Now, things happen.  The babysitter runs late.  The waiter at your pre-theatre nosh forgets to return your credit card before he goes on break.  Things happen.  But if you do arrive late, pay the penalty for your untimely arrival – even if it wasn't your fault.  Stand in the back or in the lobby until a scene change and then, quietly and as unobtrusively as possible, slink into your seat.

2.         Thou Shalt Not Crinkle a Candy Wrapper.

To Idiotic Audience Member, it is a small, innocent, refreshing peppermint wrapped in clear plastic.  To the poor souls who have the misfortune of sitting near IAM, however, it is an instrument of torture no less horrifying than those employed during the Spanish Inquisition.

That seemingly tiny, insignificant sound is amplified exponentially in a quiet theatre, and it distracts from the action and dialogue onstage.  Don't be rude.  Enjoy your treat after the performance. 

3.         Thou Shalt Practice Good Personal Hygiene.

In most cases, even Idiotic Audience Member knows not to head to the theatre directly after mowing the lawn or running a marathon.  But there are other, perhaps more subtle, means of malodorousness that are just as distracting to fellow patrons of the dramatic arts.  Don't gobble down your Garlic and Bean Burrito before the show.  And do remember that scent of any kind – perfume, aftershave, cologne, whatever – is meant to be discovered, not displayed.

4.         Thou Shalt Reward the Effort, If Not the Quality, of the Performance.

This may be the most controversial Commandment – there is, after all, a school of thought that says a performer must earn applause, and a lack of audience response simply denotes an unworthy performance.

In the Theater Babe's humble but perfectly correct opinion, that may be true if you've plunked down $100 to watch a professional ensemble.  But this blog is dedicated to community theatre, and every single person on stage is a volunteer who has spent countless hours learning his role and performing it to the best of his ability.  Not to mention that the applause also rewards the production team and crew who, sight unseen, work to entertain you.

So reward the effort, regardless of the caliber of the performance.  Distinguish a truly exceptional performance by applauding more enthusiastically, bringing flowers or posting a kind comment on their Facebook page.  Don't sit on your hands in silent protest of one that you believe to be sub-par.  

5.         Thou Shalt Keep Thy Trap Shut.

Idiotic Audience Member seems to forget where she is, and during a performance chitchats with her friends as if they were sitting on a sofa in her living room, watching tv.  But at the theatre, IAM is surrounded by the rest of us who don't care what she has to say – no matter how witty or erudite.

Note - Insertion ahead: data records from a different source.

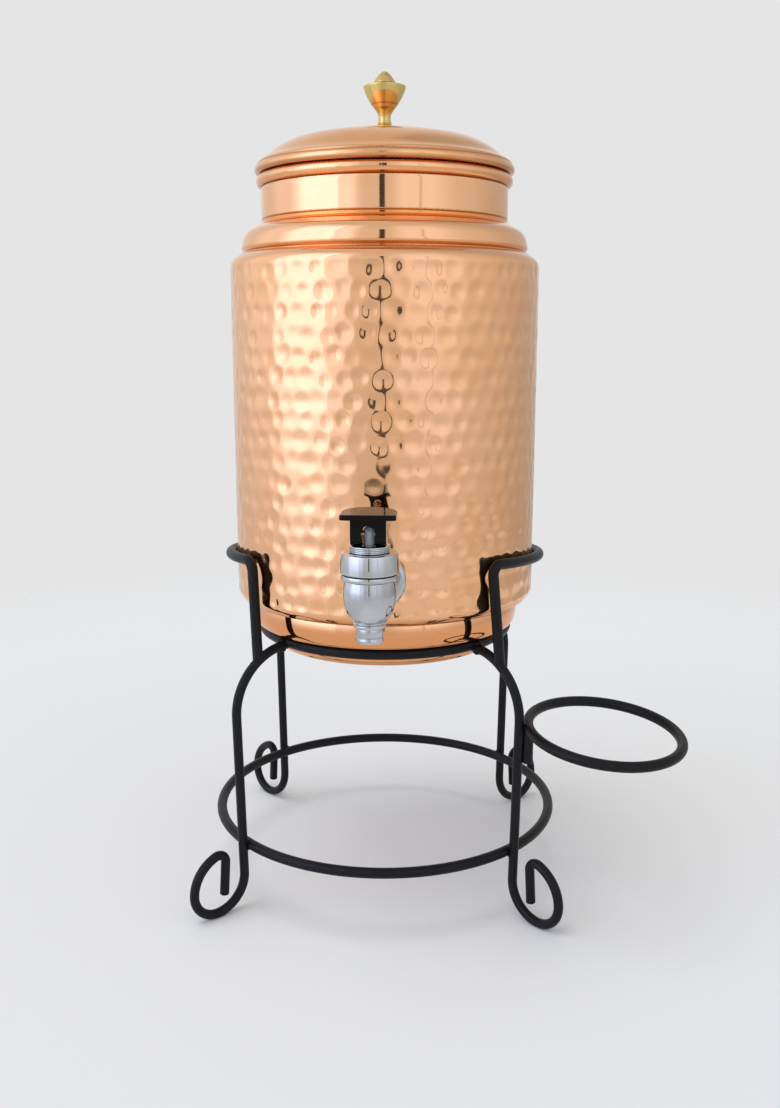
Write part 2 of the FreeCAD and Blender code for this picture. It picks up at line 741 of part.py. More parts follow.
def stem_seal():
    top_z = guide_foot_z + STEM_SEAL_T
    ring = upright(STEM_SEAL_R, guide_foot_z, top_z)
    return on_tap(ring.cut(upright(STEM_R + SLIDE_GAP, guide_foot_z - 1, top_z + 1)))


def lever_cross(radius, half_length):
    """A cylinder on the lever's pivot axis."""
    start = FreeCAD.Vector(-half_length, tap_y, pivot_z)
    return Part.makeCylinder(radius, 2 * half_length, start, FreeCAD.Vector(1, 0, 0))


def tap_stem():
    low_z = plug_top_z - STEM_IN_PLUG
    stem = upright(STEM_R, low_z, stem_top_z - STEM_R)
    dome = Part.makeSphere(STEM_R, flat(0, stem_top_z - STEM_R))
    stem = on_tap(stem.fuse(dome).removeSplitter())
    return stem.cut(lever_cross(LEVER_PIN_R + SLIDE_GAP, 2 * STEM_R))


def seat_plug():
    """Silicone plug that closes the nozzle's bore."""
    plug = upright(PLUG_R, seat_z + SLIDE_GAP, plug_top_z)
    plug = plug.cut(upright(STEM_R, plug_top_z - STEM_IN_PLUG, plug_top_z + 1))
    return on_tap(plug)


def helix_point(turn, height):
    angle = 2 * math.pi * turn
    z = plug_top_z + SPRING_WIRE / 2 + height * turn / SPRING_TURNS
    return FreeCAD.Vector(SPRING_MEAN_R * math.cos(angle), SPRING_MEAN_R * math.sin(angle), z)


def return_spring():
    """Coil between the plug and the guide, as arcs of a quarter turn."""
    bottom_z = plug_top_z
    top_z = guide_foot_z - SLIDE_GAP
    height = top_z - bottom_z - SPRING_WIRE - SLIDE_GAP
    climb = height / SPRING_TURNS / (2 * math.pi)
    edges = []
    for quarter in range(4 * SPRING_TURNS):
        ends = [helix_point((quarter + k) / 4, height) for k in (0, 1)]
        ways = []
        for end in ends:
            ways.append(FreeCAD.Vector(-end.y, end.x, climb).normalize())
        chord = ends[1] - ends[0]
        both = ways[0] + ways[1]
        a = 2 * (1 - ways[0].dot(ways[1]))
        b = 2 * chord.dot(both)
        reach = (-b + math.sqrt(b * b + 4 * a * chord.dot(chord))) / (2 * a)
        tips = [ends[0] + ways[0] * reach, ends[1] - ways[1] * reach]
        joint = (tips[0] + tips[1]) * 0.5
        edges += arc_between(ends[0], tips[0], joint)
        edges += arc_between(joint, tips[1], ends[1])
    return on_tap(rod_along(edges, SPRING_WIRE))


def arc_between(start, tip, end):
    """The arc that leaves start towards tip and reaches end from tip."""
    way_in = (tip - start).normalize()
    way_out = (end - tip).normalize()
    half_turn = way_in.getAngle(way_out) / 2
    radius = (tip - start).Length / math.tan(half_turn)
    inward = (way_out - way_in).normalize()
    middle = tip + inward * (radius / math.cos(half_turn) - radius)
    return [Part.Arc(start, middle, end).toShape()]


def tap_lever():
    """Fork with a round heel and a slot for the stem, under a thumb plate."""
    heel_y = tap_y - HEEL_AHEAD
    back_y = tap_y + FORK_BEHIND
    low_z = pivot_z - HEEL_R
    x = -FORK_W / 2
    front_low = FreeCAD.Vector(x, heel_y, low_z)
    front_mid = FreeCAD.Vector(x, heel_y - HEEL_R * math.sin(math.pi / 4),
                               pivot_z - HEEL_R * math.cos(math.pi / 4))
    front_high = FreeCAD.Vector(x, heel_y - HEEL_R, pivot_z)
    front_top = FreeCAD.Vector(x, heel_y - HEEL_R, plate_z)
    back_top = FreeCAD.Vector(x, back_y, plate_z)
    back_low = FreeCAD.Vector(x, back_y, low_z)
    side = rounded_edges([front_high, front_top, back_top, back_low, front_low], [0, 0, FORK_CORNER])
    side.append(Part.Arc(front_low, front_mid, front_high).toShape())
    fork = Part.Face(Part.Wire(Part.__sortEdges__(side))).extrude(FreeCAD.Vector(FORK_W, 0, 0))
    slot_half = STEM_R + FORK_SLOT_GAP
    arch_z = stem_top_z + SLOT_ABOVE_STEM - slot_half
    depth = HEEL_AHEAD + HEEL_R + FORK_BEHIND
    slot_y = heel_y - HEEL_R
    slot = Part.makeBox(2 * slot_half, depth, arch_z - low_z,
                        FreeCAD.Vector(-slot_half, slot_y, low_z))
    arch = Part.makeCylinder(slot_half, depth, FreeCAD.Vector(0, slot_y, arch_z),
                             FreeCAD.Vector(0, 1, 0))
    fork = fork.cut(slot.fuse(arch))
    return fork.fuse(thumb_plate()).removeSplitter().cut(
        lever_cross(LEVER_PIN_R + SLIDE_GAP / 2, FORK_W))


def thumb_plate():
    """Flat plate with a straight front edge and a round back."""
    half = PLATE_W / 2
    front_y = tap_y - PLATE_AHEAD
    points = [
        FreeCAD.Vector(half, tap_y, plate_z),
        FreeCAD.Vector(half, front_y, plate_z),
        FreeCAD.Vector(-half, front_y, plate_z),
        FreeCAD.Vector(-half, tap_y, plate_z),
    ]
    edges = rounded_edges(points, [PLATE_CORNER, PLATE_CORNER])
    back = FreeCAD.Vector(0, tap_y + half, plate_z)
    edges.append(Part.Arc(points[3], back, points[0]).toShape())
    plate = Part.Face(Part.Wire(Part.__sortEdges__(edges))).extrude(FreeCAD.Vector(0, 0, PLATE_T))
    rim = [e for e in plate.Edges if e.BoundBox.ZMin > plate_z + PLATE_T - 0.01]
    return plate.makeFillet(PLATE_EDGE, rim)


def lever_pin():
    return lever_cross(LEVER_PIN_R, FORK_W / 2 - LEVER_PIN_INSET)


def build():
    legs = {
        "leg_front_left": leg(-FRONT_LEG_AZIMUTH),
        "leg_front_right": leg(FRONT_LEG_AZIMUTH),
        "leg_back_left": leg(-BACK_LEG_AZIMUTH),
        "leg_back_right": leg(BACK_LEG_AZIMUTH),
    }
    front_legs = [legs["leg_front_left"], legs["leg_front_right"]]
    ring = glass_ring()
    nodes = {
        "seat_ring": seat_ring(),
        "foot_ring": foot_ring(),
        "guard_hoop": guard_hoop(front_legs),
        "glass_ring": ring,
        "glass_ring_post": glass_post(ring, legs["leg_front_right"]),
        "tank_wall": tank_wall(),
        "tank_base": tank_base(),
        "tank_shoulder": tank_shoulder(),
        "lid_dome": lid_dome(),
        "lid_skirt": lid_skirt(),
        "lid_knob": lid_knob(),
        "knob_washer": knob_washer(),
        "knob_screw": knob_screw(),
        "screw_washer": screw_washer(),
        "tap_body": tap_body(),
        "tap_flange": tap_flange(),
        "outer_gasket": outer_gasket(),
        "inner_gasket": inner_gasket(),
        "lock_nut": lock_nut(),
        "tap_bonnet": tap_bonnet(),
        "bonnet_seal": bonnet_seal(),
        "stem_guide": stem_guide(),
        "stem_seal": stem_seal(),
        "tap_stem": tap_stem(),
        "seat_plug": seat_plug(),
        "return_spring": return_spring(),
        "tap_lever": tap_lever(),
        "lever_pin": lever_pin(),
    }
    nodes.update(legs)
    return nodes


def main():
    os.makedirs("parts", exist_ok=True)
    for name, shape in build().items():
        shape.exportStep(os.path.join("parts", name + ".step"))
        print(name, "solids", len(shape.Solids), "valid", shape.isValid(),
              "volume", round(shape.Volume, 1))


main()
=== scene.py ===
import json
import math
import random

import bmesh
import bpy
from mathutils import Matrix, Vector, noise


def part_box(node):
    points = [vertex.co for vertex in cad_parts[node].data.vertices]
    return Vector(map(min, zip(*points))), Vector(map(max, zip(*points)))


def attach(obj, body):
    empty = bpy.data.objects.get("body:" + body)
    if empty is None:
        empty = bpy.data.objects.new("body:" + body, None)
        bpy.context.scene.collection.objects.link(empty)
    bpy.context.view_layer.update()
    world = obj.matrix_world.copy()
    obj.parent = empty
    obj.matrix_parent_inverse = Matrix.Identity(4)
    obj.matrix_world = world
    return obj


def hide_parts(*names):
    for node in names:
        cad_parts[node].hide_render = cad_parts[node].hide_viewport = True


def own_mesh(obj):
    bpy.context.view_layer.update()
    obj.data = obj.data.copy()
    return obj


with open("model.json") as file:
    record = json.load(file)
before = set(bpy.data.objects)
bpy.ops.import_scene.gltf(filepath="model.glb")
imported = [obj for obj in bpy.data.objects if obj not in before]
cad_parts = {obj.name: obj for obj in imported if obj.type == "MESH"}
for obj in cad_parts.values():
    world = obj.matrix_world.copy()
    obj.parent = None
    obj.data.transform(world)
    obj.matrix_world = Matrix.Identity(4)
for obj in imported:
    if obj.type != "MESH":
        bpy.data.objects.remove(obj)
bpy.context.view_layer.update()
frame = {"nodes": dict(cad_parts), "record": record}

# Metres and degrees. An azimuth is counted from -Y, where the tap points, towards +X.
MM = 0.001
SEED = 11

# Camera, at the photograph's viewing angle
CAMERA_AZIMUTH = 3.2
CAMERA_DISTANCE = 0.666
CAMERA_HEIGHT = 0.33175
CAMERA_SIDE = 0.0031
CAMERA_PITCH = 11.35
CAMERA_LENS = 35.71
CAMERA_SENSOR = 36.0

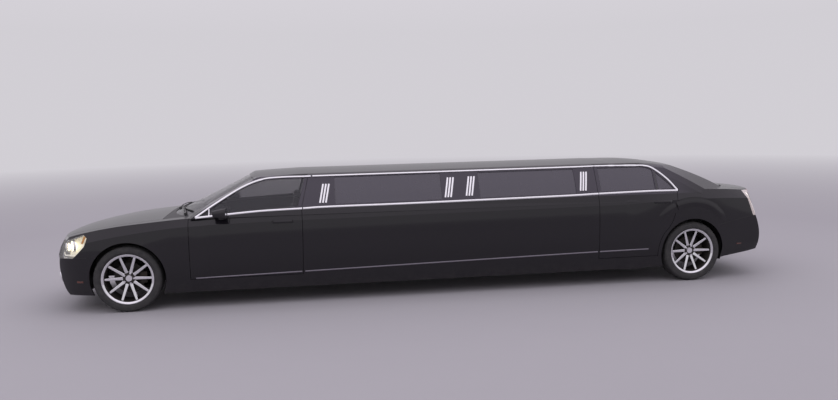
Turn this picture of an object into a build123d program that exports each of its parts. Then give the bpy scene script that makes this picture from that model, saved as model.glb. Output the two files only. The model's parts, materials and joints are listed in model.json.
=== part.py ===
from build123d import *
import os
from collections import namedtuple
from math import atan2, cos, radians, sin, tan

os.makedirs("parts", exist_ok=True)

# Stretch limousine, millimetres. The nose points to -X, the left (driver's) side to -Y, up is +Z.
# The origin is on the floor, midway along the length and the width.

# Driving sizes of the whole car
base_wheelbase = 3052
stretch = 3556
front_overhang = 870
rear_overhang = 1122
width = 1902
track = 1610
sill_height = 185

wheelbase = base_wheelbase + stretch
half_length = (front_overhang + wheelbase + rear_overhang) / 2
front_axle_x = -half_length + front_overhang
rear_axle_x = front_axle_x + wheelbase
half_width = width / 2
wheel_y = track / 2

# Wheels and steering
tyre_radius = 364
tyre_width = 245
rim_radius = 276
rim_depth = 226
kingpin_y = wheel_y - 90
arch_radius = 405
well_radius = 450
front_well_depth = 480
rear_well_depth = 650

# Panels
panel_gap = 5
skin = 34
top_skin = 26
end_skin = 44
pillar = 45
side_thickness = 140
glass_thickness = 6
glass_recess = 7
seat_clearance = 0.3

# Places of the seams
hood_back = front_axle_x + 370
hood_half = 748
hood_lip = 788
door_front = front_axle_x + 663
front_door_back = front_axle_x + 1897
rear_door_front = rear_axle_x - 1208
door_sill = 330
roof_half = 650
bumper_seam = 618
lamp_inner_y = 555
lid_front = rear_axle_x + 660
lid_half = 640
lid_bottom = 780
rear_seam = 776
belt_void = 1060
door_lean = 10

# Floor, structure and engine bay
floor_bottom = 200
floor_top = 235
tunnel_half = 140
tunnel_top = 320
sheet = 20
firewall = 15
firewall_x = door_front - 168
heel_x = rear_axle_x - 558
rear_floor_bottom = 400
rear_floor_top = 420
bulkhead_x = rear_axle_x + 152
shelf_z = 1040
radiator_x = front_axle_x - 630
apron_in = 440
apron_out = 460
apron_bottom = 330
apron_top = 780
liner = 12


def from_front(distance):
    return front_axle_x + distance


def from_rear(distance):
    return rear_axle_x + distance


# Cross-sections of the body below the glass. x is measured from the nearer axle, each y column is
# an inset from the half width and each z is a height above the floor.
BodyStation = namedtuple(
    "BodyStation",
    "x in_sill z_sill in_crease z_crease in_wide z_wide in_shoulder z_shoulder in_edge z_edge z_deck",
)
FRONT_STATIONS = [
    BodyStation(-900, 431, 30, 406, 195, 391, 375, 406, 465, 481, 560, 587),
    BodyStation(-700, 214, 21, 179, 195, 158, 404, 169, 522, 249, 620, 660),
    BodyStation(-500, 126, 11, 88, 198, 64, 438, 74, 573, 149, 680, 716),
    BodyStation(-290, 92, 5, 44, 199, 25, 466, 38, 617, 112, 723, 753),
    BodyStation(-70, 76, 2, 24, 200, 9, 495, 24, 655, 95, 755, 783),
    BodyStation(160, 68, 1, 19, 200, 4, 515, 18, 686, 82, 778, 805),
    BodyStation(400, 62, 0, 26, 200, 5, 533, 16, 713, 69, 799, 822),
    BodyStation(640, 58, 0, 26, 201, 3, 545, 14, 731, 58, 817, 838),
    BodyStation(870, 56, 0, 24, 202, 0, 556, 12, 742, 51, 833, 851),
]
DOOR_STATION = BodyStation(1430, 56, 0, 23, 205, 0, 565, 11, 754, 46, 871, 881)
REAR_STATIONS = [
    BodyStation(-878, 56, 0, 23, 215, 0, 575, 9, 787, 46, 927, 935),
    BodyStation(-588, 57, 3, 24, 218, 0, 578, 8, 804, 50, 933, 943),
    BodyStation(-298, 60, 8, 16, 222, 1, 582, 4, 819, 57, 937, 949),
    BodyStation(-8, 64, 20, 10, 225, 0, 585, 3, 825, 71, 937, 951),
    BodyStation(282, 72, 62, 20, 231, 6, 583, 11, 824, 94, 932, 949),
    BodyStation(572, 86, 108, 56, 238, 30, 576, 43, 815, 133, 916, 939),
    BodyStation(862, 116, 150, 86, 250, 60, 564, 88, 799, 210, 890, 918),
    BodyStation(1152, 231, 190, 203, 260, 181, 550, 231, 770, 371, 860, 885),
]


def body_section(station, x, inset, drop):
    """One closed cross-section, inset from the sides, dropped from the top and reaching lower."""
    y_sill = half_width - station.in_sill - inset
    y_crease = half_width - station.in_crease - inset
    y_wide = half_width - station.in_wide - inset
    y_shoulder = half_width - station.in_shoulder - inset
    y_edge = half_width - station.in_edge - inset
    z_sill = sill_height + station.z_sill - inset
    z_crease = sill_height + station.z_crease
    z_wide = sill_height + station.z_wide
    z_shoulder = sill_height + station.z_shoulder - drop / 2
    z_edge = sill_height + station.z_edge - drop
    z_deck = sill_height + station.z_deck - drop
    with BuildSketch(Plane.YZ.offset(x)) as sketch:
        with BuildLine():
            Line((-y_sill, z_sill), (y_sill, z_sill))
            for side in (1, -1):
                Line((side * y_sill, z_sill), (side * y_crease, z_crease))
                ThreePointArc(
                    (side * y_crease, z_crease), (side * y_wide, z_wide), (side * y_shoulder, z_shoulder)
                )
                Line((side * y_shoulder, z_shoulder), (side * y_edge, z_edge))
            ThreePointArc((-y_edge, z_edge), (0, z_deck), (y_edge, z_edge))
        make_face()
    return sketch.sketch


# Plan outlines of the nose and tail: one arc across the car at each height, sag being how far it
# falls back at the half width.
EndLevel = namedtuple("EndLevel", "z inset sag")
NOSE_LEVELS = [
    EndLevel(120, 170, 250), EndLevel(320, 26, 235), EndLevel(520, 0, 225),
    EndLevel(720, 34, 235), EndLevel(920, 180, 255), EndLevel(1120, 330, 290), EndLevel(1320, 480, 320),
]
TAIL_LEVELS = [
    EndLevel(120, 210, 265), EndLevel(320, 50, 240), EndLevel(520, 0, 240),
    EndLevel(720, 12, 270), EndLevel(920, 40, 345), EndLevel(1120, 80, 430), EndLevel(1320, 130, 520),
]


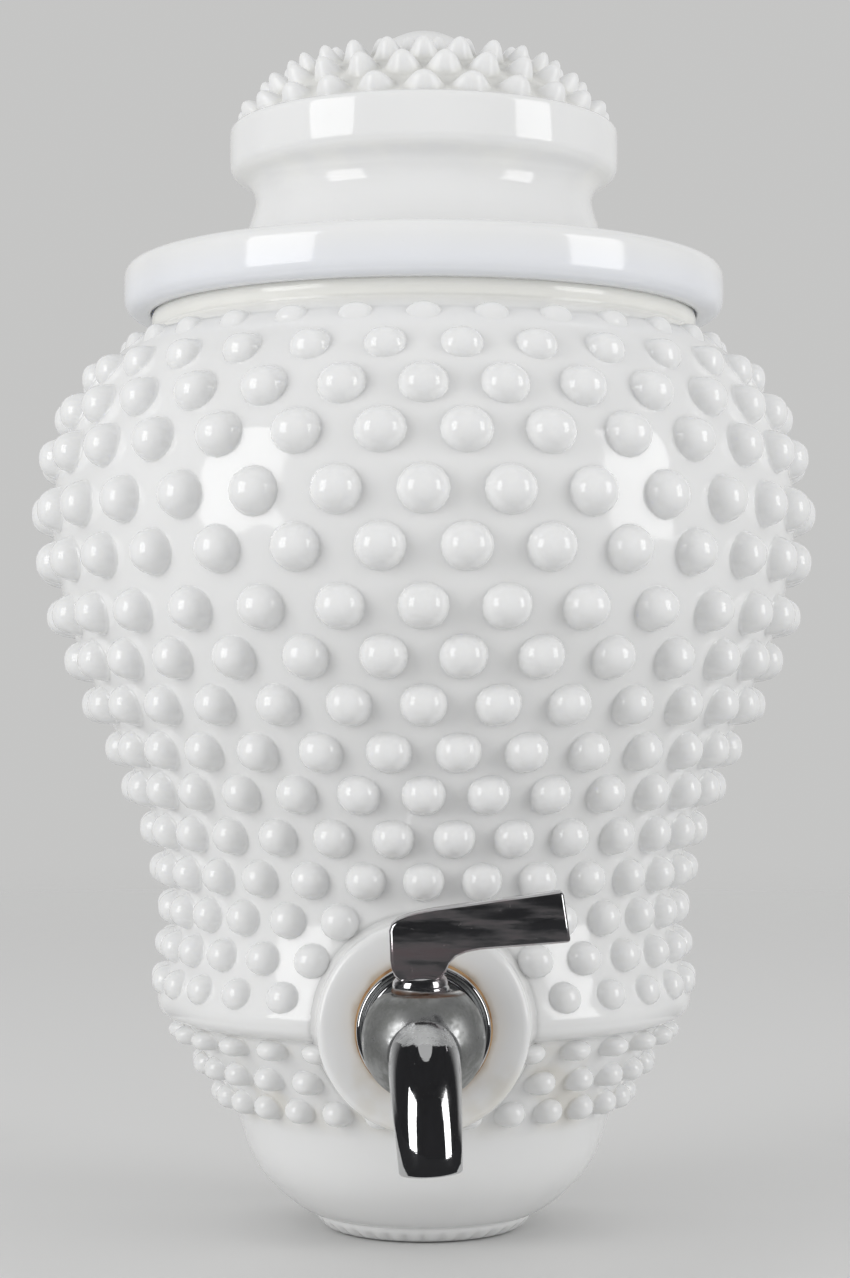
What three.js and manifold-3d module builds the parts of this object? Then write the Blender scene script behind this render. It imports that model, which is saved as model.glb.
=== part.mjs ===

Similarly, the Theater Babe is certain IAM was spectacular when she played the role in high school and that she can still quote every line. And the Babe does not for an instant doubt that Other Idiotic Audience Member sounds much better belting that song in the shower than does the actor currently rendering it onstage, which is why he insists on singing along.  Nonetheless, we came to see the actors and, except where specifically invited, there's no such thing as Audience Participation Night.  Keep thy trap shut.

and, last but certainly not least . . .

6.         Thou Shalt Ignore Thy Cell Phone.

Silent mode does not make the cell phone invisible.

The lit screen of a cell phone is an unwelcome beacon in a darkened theatre and utterly destroys the mood of the moment.  If there's some legitimate need for someone to reach you during the show, sit in the back row and step into the lobby before you read – much less respond! – to the message.


It's not rocket science – it's all too un-common courtesy.  So encourage your companions to follow these Commandments, and we'll all be better off as we enjoy the fabulous offerings that this new season brings!


© 2012 Hampton Roads Theater Babe.  All Rights Reserved.

1 comment:

  1. You hit them all. When i am on stage the crinkling wrappers and talking cause me to fight to stay in character.